# Exercise task
Count every line that holds the string "names", and report the number alone.
►
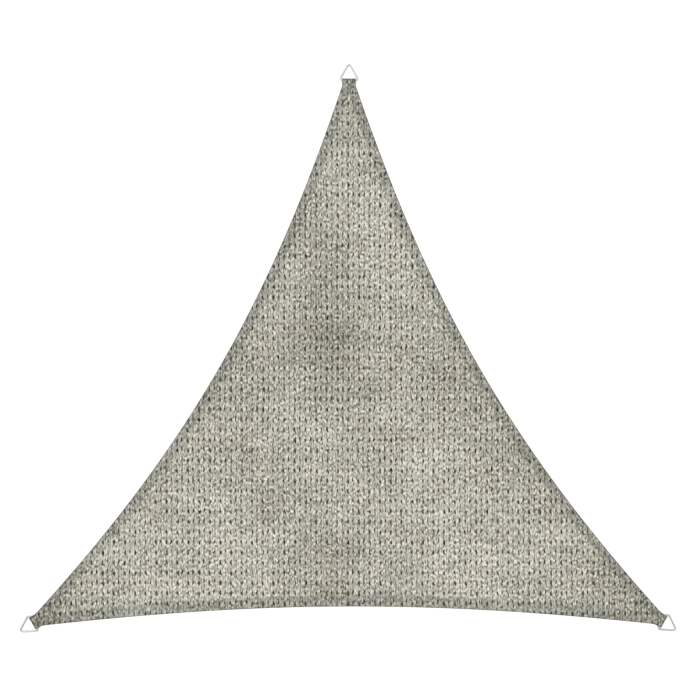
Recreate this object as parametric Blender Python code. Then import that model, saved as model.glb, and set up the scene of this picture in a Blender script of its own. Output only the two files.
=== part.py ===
"""A triangular shade sail of knitted cloth with a welded steel ring at each corner, laid out flat.

The cloth is one piece: a thin panel, hems of doubled cloth round its three curved edges, and at
each corner a tab that wraps over the ring's bar and is sewn back on itself. The model is in
metres. X runs along the foot, Y towards the peak and Z up from the surface the sail lies on.
"""

import math

import bmesh
import bpy
import numpy as np
from mathutils import Vector
from mathutils.geometry import intersect_line_line_2d

# Cloth.
SHEET = 0.0016  # the panel's thickness
HEM = 0.0030  # the doubled cloth of a hem
EDGE_STEPS = 36  # straight pieces in each curved edge
EDGE_POINT = 0.10  # how much an edge's cut gathers towards its middle, against a parabola

# Corner tabs, measured from the middle of the ring's bar.
TAB_WIDTH = 0.073
TAB_LENGTH = 0.030  # how far in its sides stay parallel
LAYER = 0.0015  # the cloth that goes round the bar
FLAP_END = 0.044  # where the turned-back end stops
FLAP_RISE = 0.028  # where the flap leaves the hem and climbs over the bar
SLEEVE_TAIL = 0.026  # how far in the sleeve is open
SLEEVE_EASE = 0.0013  # slack for the bends at the ends of the bar

# Rings: an equilateral triangle of round wire.
RING_SIDE = 0.108  # between the sharp corners of the wire's centre line
RING_BEND = 0.010  # radius of the centre line at a corner
WIRE = 0.008

BEND_STEP = 15.0  # degrees of a round bend in one straight piece
GAP = 0.0003  # between pieces that meet
MARGIN = 0.020  # how far a cutter runs past what it cuts

# Where the middle of each bar lies in plan, from the middle of the foot, which way its ring points,
# and how far the loose ring is turned, in degrees.
CORNERS = {
    "top": {"bar": (-0.001, 2.984), "outward": 90.0, "skew": 0.0},
    "left": {"bar": (-1.737, -0.004), "outward": 210.0, "skew": 2.5},
    "right": {"bar": (1.725, 0.005), "outward": 330.0, "skew": -4.0},
}

# The edges in order round the sail, each cut in by its sag at the middle, a little deeper towards
# one end by its lean, and hemmed inside.
EDGES = {
    "left_edge": {"start": "top", "end": "left", "sag": 0.194, "lean": 0.03, "hem_width": 0.052},
    "foot": {"start": "left", "end": "right", "sag": 0.101, "lean": 0.0, "hem_width": 0.063},
    "right_edge": {"start": "right", "end": "top", "sag": 0.189, "lean": -0.03, "hem_width": 0.052},
}

BAR_HEIGHT = LAYER + GAP + WIRE / 2
LOOP_TOP = BAR_HEIGHT + WIRE / 2 + GAP + LAYER
RING_REACH = RING_SIDE * math.sqrt(3) / 2 - RING_BEND  # from the bar to the tip
RING_TILT = math.asin((BAR_HEIGHT - WIRE / 2 - GAP) / RING_REACH)  # the tip is just off the floor


def make_material(name, color, roughness, metallic):
    material = bpy.data.materials.new(name)
    material.use_nodes = True
    shader = material.node_tree.nodes["Principled BSDF"]
    shader.inputs["Base Color"].default_value = (*color, 1.0)
    shader.inputs["Roughness"].default_value = roughness
    shader.inputs["Metallic"].default_value = metallic
    return material


def plan_point(corner, out, across):
    """The point of the plan that lies this far out from a corner's bar, and to the left of it."""
    angle = math.radians(corner["outward"])
    outward = np.array((math.cos(angle), math.sin(angle)))
    leftward = np.array((-outward[1], outward[0]))
    return np.array(corner["bar"]) + out * outward + across * leftward


def sleeve_slack(corner):
    """Room along the sleeve for a bar that lies askew in it."""
    return SLEEVE_EASE + TAB_WIDTH / 2 * math.tan(abs(math.radians(corner["skew"])))


def fold_reach(corner):
    return sleeve_slack(corner) + WIRE / 2 + GAP + LAYER


def edge_line(edge, inset=0.0):
    """Points along a curved edge, moved into the sail by inset square to the edge.

    The edge bows in from its chord by a parabola that is scaled down towards both ends.
    """
    start = plan_point(CORNERS[edge["start"]], -TAB_LENGTH, TAB_WIDTH / 2)
    end = plan_point(CORNERS[edge["end"]], -TAB_LENGTH, -TAB_WIDTH / 2)
    chord = end - start
    inward = np.array((-chord[1], chord[0])) / np.linalg.norm(chord)
    u = np.linspace(-1.0, 1.0, EDGE_STEPS + 1)[:, None]
    shape = 1 + edge["lean"] * u - EDGE_POINT * u**2
    points = start + (u + 1) / 2 * chord + edge["sag"] * (1 - u**2) * shape * inward
    turn = (1 - u**2) * (edge["lean"] - 2 * EDGE_POINT * u) - 2 * u * shape
    along = chord + 2 * edge["sag"] * turn * inward
    normal = np.column_stack((-along[:, 1], along[:, 0])) / np.linalg.norm(along, axis=1)[:, None]
    return points + inset * normal


def sail_outline():
    """The whole cloth seen from above: three curved edges, with a square-ended tab between."""
    points = []
    for edge in EDGES.values():
        corner = CORNERS[edge["end"]]
        points.extend(edge_line(edge))
        points.append(plan_point(corner, fold_reach(corner), -TAB_WIDTH / 2))
        points.append(plan_point(corner, fold_reach(corner), TAB_WIDTH / 2))
    return points


def crossing(first, second):
    """Where two lines of points cross, and after which point of each."""
    for i, (a, b) in enumerate(zip(first, first[1:])):
        for j, (c, d) in enumerate(zip(second, second[1:])):
            point = intersect_line_line_2d(a, b, c, d)
            if point:
                return i, j, point
    raise ValueError("the hems don't meet")


def panel_outline():
    """The inner sides of the three hems, cut off where they meet."""
    lines = [[Vector(point) for point in edge_line(edge, edge["hem_width"])] for edge in EDGES.values()]
    points = []
    for before, line, after in zip(lines[-1:] + lines[:-1], lines, lines[1:] + lines[:1]):
        _, first, corner = crossing(before, line)
        last, _, _ = crossing(line, after)
        points.append(corner)
        points.extend(line[first + 1 : last + 1])
    return points


def hem_region():
    """A hexagon over all of the sail but the loops at its corners."""
    half = TAB_WIDTH / 2 + MARGIN
    points = []
    for corner in CORNERS.values():
        points.append(plan_point(corner, -FLAP_END, -half))
        points.append(plan_point(corner, -FLAP_END, half))
    return points


def arc(center_x, center_y, radius, start, end):
    """Points round part of a circle, between two angles in degrees."""
    steps = math.ceil(abs(end - start) / BEND_STEP)
    angles = np.radians(np.linspace(start, end, steps + 1))
    return np.column_stack((center_x + radius * np.cos(angles), center_y + radius * np.sin(angles)))


def tangent_angle(center, radius, point):
    """The angle, in degrees, at which a line from a point on the left touches a circle from above."""
    across = np.subtract(center, point)
    rise = math.atan2(across[1], across[0]) + math.asin(radius / math.hypot(*across))
    return 90.0 + math.degrees(rise)


def loop_outside(corner):
    """What is cut away round a loop, from its side: X runs out from the bar and Y up.

    The flap lies on the hem, climbs over the bar and turns down round it to the floor.
    """
    slack = sleeve_slack(corner)
    radius = fold_reach(corner) - slack
    flap_top = HEM + LAYER
    rise = (-FLAP_RISE, flap_top)
    over = arc(-slack, BAR_HEIGHT, radius, tangent_angle((-slack, BAR_HEIGHT), radius, rise), 90.0)
    round_bar = arc(slack, BAR_HEIGHT, radius, 90.0, -90.0)
    inner = -FLAP_END - MARGIN
    outer = slack + radius + MARGIN
    high = LOOP_TOP + MARGIN
    surround = [(slack, -MARGIN), (outer, -MARGIN), (outer, high), (inner, high)]
    return [(inner, flap_top), rise, *over, *round_bar, *surround]


def sleeve(corner):
    """The inside of a loop, from its side: round where the bar lies, narrow where it is sewn."""
    slack = sleeve_slack(corner)
    radius = WIRE / 2 + GAP
    tail = (-SLEEVE_TAIL, HEM)
    over = arc(-slack, BAR_HEIGHT, radius, tangent_angle((-slack, BAR_HEIGHT), radius, tail), 90.0)
    round_bar = arc(slack, BAR_HEIGHT, radius, 90.0, -90.0)
    return [tail, *over, *round_bar, (-slack, BAR_HEIGHT - radius)]


def flat_curve(name, points, depth, material=None):
    """A flat outline as a 2D curve, extruded to a depth that is centred on the outline."""
    curve = bpy.data.curves.new(name, "CURVE")
    curve.dimensions = "2D"
    curve.fill_mode = "BOTH"
    curve.extrude = depth / 2
    spline = curve.splines.new("POLY")
    spline.points.add(len(points) - 1)
    for target, point in zip(spline.points, points):
        target.co = (point[0], point[1], 0.0, 1.0)
    spline.use_cyclic_u = True
    if material:
        curve.materials.append(material)
    return bpy.data.objects.new(name, curve)


def to_mesh(curve_object, collection, parent):
    """The mesh of a curve object, with its caps welded on, in the curve's place."""
    bpy.context.scene.collection.objects.link(curve_object)
    graph = bpy.context.evaluated_depsgraph_get()
    mesh = bpy.data.meshes.new_from_object(curve_object.evaluated_get(graph))
    bm = bmesh.new()
    bm.from_mesh(mesh)
    bmesh.ops.remove_doubles(bm, verts=bm.verts, dist=0.00001)
    bmesh.ops.recalc_face_normals(bm, faces=bm.faces)
    bm.to_mesh(mesh)
    bm.free()
    name = curve_object.name
    matrix = curve_object.matrix_world.copy()
    bpy.data.objects.remove(curve_object)
    mesh.name = name
    result = bpy.data.objects.new(name, mesh)
    collection.objects.link(result)
    result.parent = parent
    result.matrix_basis = matrix
    return result


def slab(name, points, low, high, collection, parent, material=None):
    """A flat outline extruded from one height to another."""
    curve_object = flat_curve(name, points, high - low, material)
    curve_object.location.z = (low + high) / 2
    return to_mesh(curve_object, collection, parent)


def side_cutter(name, points, corner, collection, parent):
    """An outline seen from a tab's side, extruded past both sides of the tab."""
    curve_object = flat_curve(name, points, TAB_WIDTH + 2 * MARGIN)
    curve_object.location = (*corner["bar"], 0.0)
    curve_object.rotation_euler = (math.pi / 2, 0.0, math.radians(corner["outward"]))
    return to_mesh(curve_object, collection, parent)


def cut(target, cutter):
    cutter.display_type = "WIRE"
    cutter.hide_render = True
    modifier = target.modifiers.new("Cut " + cutter.name, "BOOLEAN")
    modifier.operation = "DIFFERENCE"
    modifier.solver = "EXACT"
    modifier.object = cutter


def make_sail(collection, cutters, layout):
    """The cloth, cut down from a slab as high as its loops to hems, panel and rounded tabs."""
    material = make_material("knitted cloth", (0.418, 0.407, 0.342), 0.85, 0.0)
    sail = slab("sail_cloth", sail_outline(), 0.0, LOOP_TOP + GAP, collection, layout, material)
    cut_top = LOOP_TOP + MARGIN
    cut(sail, slab("above_hems", hem_region(), HEM, cut_top, cutters, layout))
    cut(sail, slab("above_panel", panel_outline(), SHEET, cut_top, cutters, layout))
    for name, corner in CORNERS.items():
        cut(sail, side_cutter("round_loop_" + name, loop_outside(corner), corner, cutters, layout))
        cut(sail, side_cutter("sleeve_" + name, sleeve(corner), corner, cutters, layout))


def ring_centre_line():
    """The wire's centre line, flat, with its bar's middle at the origin and its tip along +X."""
    centroid_x = RING_SIDE / (2 * math.sqrt(3))
    bend_distance = RING_SIDE / math.sqrt(3) - 2 * RING_BEND
    points = []
    for turn in (0.0, 120.0, 240.0):
        angle = math.radians(turn)
        x = centroid_x + bend_distance * math.cos(angle)
        y = bend_distance * math.sin(angle)
        points.extend(arc(x, y, RING_BEND, turn - 60.0, turn + 60.0))
    return points


def make_rings(collection, layout):
    """One ring through each tab, its tip resting down beside the cloth."""
    curve = bpy.data.curves.new("ring wire", "CURVE")
    curve.dimensions = "3D"
    curve.bevel_depth = WIRE / 2
    curve.bevel_resolution = 6
    curve.use_fill_caps = True
    points = ring_centre_line()
    spline = curve.splines.new("POLY")
    spline.points.add(len(points) - 1)
    for target, point in zip(spline.points, points):
        target.co = (point[0], point[1], 0.0, 1.0)
    spline.use_cyclic_u = True
    spline.use_smooth = True
    curve.materials.append(make_material("stainless steel", (0.62, 0.62, 0.61), 0.3, 1.0))
    for name, corner in CORNERS.items():
        ring = bpy.data.objects.new("ring_" + name, curve)
        ring.location = (*corner["bar"], BAR_HEIGHT)
        ring.rotation_euler = (0.0, RING_TILT, math.radians(corner["outward"] + corner["skew"]))
        ring.parent = layout
        collection.objects.link(ring)


def plan_centre():
    """The middle of the sail's bounding box in plan, whose four sides all touch a ring's tip."""
    bends = []
    for corner in CORNERS.values():
        angle = math.radians(corner["outward"] + corner["skew"])
        along = (RING_REACH - RING_BEND) * math.cos(RING_TILT)
        bends.append(np.array(corner["bar"]) + along * np.array((math.cos(angle), math.sin(angle))))
    return (np.min(bends, axis=0) + np.max(bends, axis=0)) / 2


def main():
    for obj in list(bpy.data.objects):
        bpy.data.objects.remove(obj)
    sail_parts = bpy.data.collections.new("shade sail")
    cutters = bpy.data.collections.new("cutters")
    for collection in (sail_parts, cutters):
        bpy.context.scene.collection.children.link(collection)
    layout = bpy.data.objects.new("layout", None)
    layout.location = (*-plan_centre(), 0.0)
    sail_parts.objects.link(layout)
    make_sail(sail_parts, cutters, layout)
    make_rings(sail_parts, layout)


main()
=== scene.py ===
import math

import bmesh
import bpy
import numpy as np
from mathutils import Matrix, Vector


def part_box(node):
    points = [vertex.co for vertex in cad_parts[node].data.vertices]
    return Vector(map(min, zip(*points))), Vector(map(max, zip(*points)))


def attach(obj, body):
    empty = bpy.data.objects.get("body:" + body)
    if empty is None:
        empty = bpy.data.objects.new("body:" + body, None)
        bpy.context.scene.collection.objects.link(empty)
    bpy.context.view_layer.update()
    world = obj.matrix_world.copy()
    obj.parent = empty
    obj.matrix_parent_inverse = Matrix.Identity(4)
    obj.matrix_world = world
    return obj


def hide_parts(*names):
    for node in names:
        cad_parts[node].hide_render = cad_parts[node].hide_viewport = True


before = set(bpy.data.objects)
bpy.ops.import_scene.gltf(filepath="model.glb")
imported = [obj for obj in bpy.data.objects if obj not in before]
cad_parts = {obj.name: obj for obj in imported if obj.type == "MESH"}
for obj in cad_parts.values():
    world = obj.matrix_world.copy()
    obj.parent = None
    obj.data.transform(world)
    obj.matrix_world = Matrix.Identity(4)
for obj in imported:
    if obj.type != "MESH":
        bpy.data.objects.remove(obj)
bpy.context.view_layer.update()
print("stage: frame loaded")

# Plan of the sail, in metres. Its place comes from the top ring's box in the frame.
sail = {
    "leftBar": (-1.736, -2.988),  # the lower rings' bars, from the top one
    "rightBar": (1.726, -2.979),
    "sags": (0.194, 0.101, 0.189),  # how far the left edge, foot and right edge are cut in
    "leans": (0.03, 0.0, -0.03),  # how much deeper towards the edge's end
    "hems": (0.052, 0.063, 0.052),
    "point": 0.10,  # how much the cut gathers towards an edge's middle, against a parabola
    "hemRise": 0.0014,  # how much higher the doubled cloth lies
    "hemStep": 0.004,  # half the width of the step up to it
    "clothTop": 0.0012,  # the ground cloth under the yarns
    "foldRadius": 0.0040,  # rounding of the folded edges
    "foldDrop": 0.0013,  # and how far the yarns go down there
    "foldHeight": 0.3,  # share of their height over the cloth that they keep there
    "inset": 0.0004,  # how far inside the outline the yarns' points stay
    "pull": 0.04,  # and the furthest that a point is moved for it
}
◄
# Output for this task
2